In his capacity as a Corporate Vice President of Cargill, Mr. Prokopanko may in certain cases have participated in or supervised, on behalf of Cargill and its other subsidiaries, their transactions with the Company and its subsidiaries. Further information regarding the relationships between the Company and its subsidiaries and Cargill and its other subsidiaries is incorporated herein by reference to the material (a) under “Certain Relationships and Related Transactions,” other than the information under the heading “Other Agreements,” in the proxy statement dated August 25, 2005 for the Company’s annual meeting of stockholders held on October 5, 2005 (the “Proxy Statement”) and (b) in the Company’s current report on Form 8-K filed with the Securities and Exchange Commission on May 18, 2006.

Mr. Prokopanko, age 52, has served as a director of the Company since October 2004. He currently is a member of the Corporate Governance and Nominating Committee and the Environmental, Health and Safety Committee of the Company’s Board of Directors. His current term of office as a director expires at the annual meeting of stockholders in 2008 or until his successor has been duly elected and qualified. Mr. Prokopanko will continue as a director of the Company, but will no longer receive compensation as a non-employee director. Mr. Prokopanko was designated as a nominee for election as a director of the Company by Cargill, pursuant to an Investor Rights Agreement dated October 22, 2004 between Cargill and the Company (the “Investor Rights Agreement”). Under the Investor Rights Agreement, as amended, during the four-year period commencing on the effective date of the business combination between IMC Global Inc. and Cargill’s crop nutrition businesses (i.e., October 22, 2004), Cargill has the right to designate seven nominees as directors of the Company.

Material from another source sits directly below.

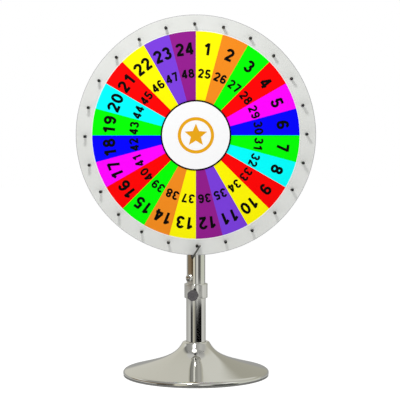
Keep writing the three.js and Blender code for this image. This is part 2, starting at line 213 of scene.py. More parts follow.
def combine(piece, other, operation):
    """Joins or cuts piece with other, and deletes other."""
    modifier = piece.modifiers.new("combine", "BOOLEAN")
    modifier.operation = operation
    modifier.solver = "EXACT"
    modifier.object = other
    bpy.context.view_layer.update()
    evaluated = piece.evaluated_get(bpy.context.evaluated_depsgraph_get())
    mesh = bpy.data.meshes.new_from_object(evaluated)
    piece.modifiers.clear()
    piece.data = mesh
    bpy.data.objects.remove(other)
    smooth(piece)
    return piece


def fit_to_mast(piece, clearance):
    """Cuts away what would stand inside the mast's surface."""
    radius = MAST_RADIUS + clearance
    cutter = turned("cutter", [(0, 0), (radius, 0), (radius, 1), (0, 1)], 128, closed=False)
    combine(piece, cutter, "DIFFERENCE")


def finish_piece(piece, material, body, slot, *nodes):
    """Gives the piece its material and its body, and hides the CAD nodes that it stands for. The slot
    argument is not used.
    """
    piece.data.materials.clear()
    piece.data.materials.append(material)
    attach(piece, body)
    if nodes:
        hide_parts(*nodes)
    return piece


def keep_node(node, material):
    """A CAD node whose shape is right gets its material and smooth shading."""
    piece = frame["nodes"][node]
    piece.data.materials.clear()
    piece.data.materials.append(material)
    smooth(piece, 30)


# ---------------------------------------------------------------- material tools

def new_material(name, color, roughness, metallic=0.0, specular=0.5):
    material = bpy.data.materials.new(name)
    material.use_nodes = True
    shader = material.node_tree.nodes["Principled BSDF"]
    shader.inputs["Base Color"].default_value = (*color, 1)
    shader.inputs["Roughness"].default_value = roughness
    shader.inputs["Metallic"].default_value = metallic
    shader.inputs["Specular IOR Level"].default_value = specular
    return material


def noise(material, scale, detail=3.0, stretch=(1, 1, 1)):
    """A noise pattern fixed to the object, scale in waves per metre."""
    nodes, links = material.node_tree.nodes, material.node_tree.links
    where = nodes.new("ShaderNodeTexCoord")
    mapping = nodes.new("ShaderNodeMapping")
    mapping.inputs["Scale"].default_value = stretch
    pattern = nodes.new("ShaderNodeTexNoise")
    pattern.inputs["Scale"].default_value = scale
    pattern.inputs["Detail"].default_value = detail
    links.new(where.outputs["Object"], mapping.inputs["Vector"])
    links.new(mapping.outputs["Vector"], pattern.inputs["Vector"])
    return pattern.outputs["Fac"]


def vary_roughness(material, pattern, low, high):
    nodes, links = material.node_tree.nodes, material.node_tree.links
    spread = nodes.new("ShaderNodeMapRange")
    spread.inputs["From Min"].default_value = 0.3
    spread.inputs["From Max"].default_value = 0.7
    spread.inputs["To Min"].default_value = low
    spread.inputs["To Max"].default_value = high
    links.new(pattern, spread.inputs["Value"])
    links.new(spread.outputs["Result"], nodes["Principled BSDF"].inputs["Roughness"])


def vary_color(material, pattern, first, second):
    nodes, links = material.node_tree.nodes, material.node_tree.links
    ramp = nodes.new("ShaderNodeValToRGB")
    ramp.color_ramp.elements[0].position = 0.35
    ramp.color_ramp.elements[0].color = (*first, 1)
    ramp.color_ramp.elements[1].position = 0.65
    ramp.color_ramp.elements[1].color = (*second, 1)
    links.new(pattern, ramp.inputs["Fac"])
    links.new(ramp.outputs["Color"], nodes["Principled BSDF"].inputs["Base Color"])


def add_bump(material, pattern, height):
    """Raises the surface by the pattern, height in metres."""
    nodes, links = material.node_tree.nodes, material.node_tree.links
    bump = nodes.new("ShaderNodeBump")
    bump.inputs["Strength"].default_value = 1
    bump.inputs["Distance"].default_value = height
    links.new(pattern, bump.inputs["Height"])
    links.new(bump.outputs["Normal"], nodes["Principled BSDF"].inputs["Normal"])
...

On July 7, 2006, the Board of Directors of the Company also approved certain compensation arrangements for Mr. Prokopanko. Pursuant to such arrangements, Mr. Prokopanko is entitled to base pay of $525,000 per year, a target bonus under the Company’s Management Incentive Plan equal to 80% of his base pay, and long-term incentive awards under the Company’s 2004 Omnibus Stock and Incentive Plan. The long-term incentive awards will be in the form of stock options to purchase the Company’s common stock equal in value, on the date on which awards are granted generally to participants in the Company’s long-term incentive plan in


2006, to $550,000, and restricted stock units providing grants of the Company’s common stock that vest after three years, equal in value, on that date, to $550,000. In addition, in lieu of long-term incentive compensation from Cargill valued by the Board of Directors at approximately $1.8 million that Mr. Prokopanko will forfeit upon his resignation from Cargill, the Board of Directors approved the payment to Mr. Prokopanko of $600,000 on July 31, 2006 and the grant to Mr. Prokopanko of additional stock options equal in value, on the date on which awards are granted generally to participants in the Company’s long-term incentive program in 2006, to $600,000, and restricted stock units equal in value, on that date, to $600,000.

On July 7, 2006, the Board of Directors of the Company also approved a severance agreement between the Company and Mr. Prokopanko. The terms and conditions of the severance agreement, which have not yet been finalized, are expected to be generally similar to those of the Company’s severance agreements for executive officers with a level of benefits equal to two times annual salary and target bonus. Further information regarding the terms and conditions of the Company’s severance agreements for executive officers is incorporated herein by reference to the material under “Executive Compensation—Severance Agreements” in the Proxy Statement.

No “family relationship,” as that term is defined in Item 401(d) of Regulation S-K, exists among Mr. Prokopanko and any director, nominee for election as a director or executive officer of the registrant.

Item 7.01. Regulation FD Disclosure.

The following information is being “furnished” in accordance with General Instruction B.2. of Form 8-K and shall not be deemed “filed” for purposes of Section 18 of the Securities Exchange Act of 1934, as amended (the “Exchange Act”), or otherwise subject to the liabilities of that section, nor shall it be deemed to be incorporated by reference in any filing under the Securities Act of 1933, as amended (the “Securities Act”), or the Exchange Act, except as expressly set forth by specific reference in such filing:

Furnished herewith as Exhibit 99.1 and incorporated by reference herein is a copy of a press release, dated July 11, 2006, issued by The Mosaic Company.

Item 9.01. Financial Statements and Exhibits

(d) Exhibits.

Reference is made to the Exhibit Index hereto with respect to the exhibits furnished or filed herewith. Exhibit 99.1 listed in the Exhibit Index hereto is being “furnished” in accordance with General Instruction B.2. of Form 8-K and shall not be deemed “filed” for purposes of Section 18 of the Exchange Act, or otherwise subject to the liabilities of that section, nor shall it be deemed to be incorporated by reference in any filing under the Securities Act or the Exchange Act, except as expressly set forth by specific reference in such filing.


SIGNATURES

Pursuant to the requirements of the Securities Exchange Act of 1934, the registrant has duly caused this report to be signed on its behalf by the undersigned hereunto duly authorized.

 

    THE MOSAIC COMPANY
Date: July 11, 2006   By:  

/s/ Richard L. Mack

  Name:   Richard L. Mack
  Title:   Senior Vice President, General
    Counsel and Corporate Secretary


EXHIBIT INDEX

 

Exhibit No.   

Description

99.1    Press release, dated July 11, 2006, of The Mosaic Company
99.2    The material under (a) “Certain Relationships and Related Transactions” on pages 15 through 22, other than the information on page 22 under the heading “Other Agreements,” and (b) “Executive Compensation - Severance Agreements” on pages 28 and 29, in the proxy statement dated August 25, 2005 for the annual meeting of stockholders of The Mosaic Company held on October 5, 2005, SEC File No. 001-32327, is hereby incorporated herein by reference.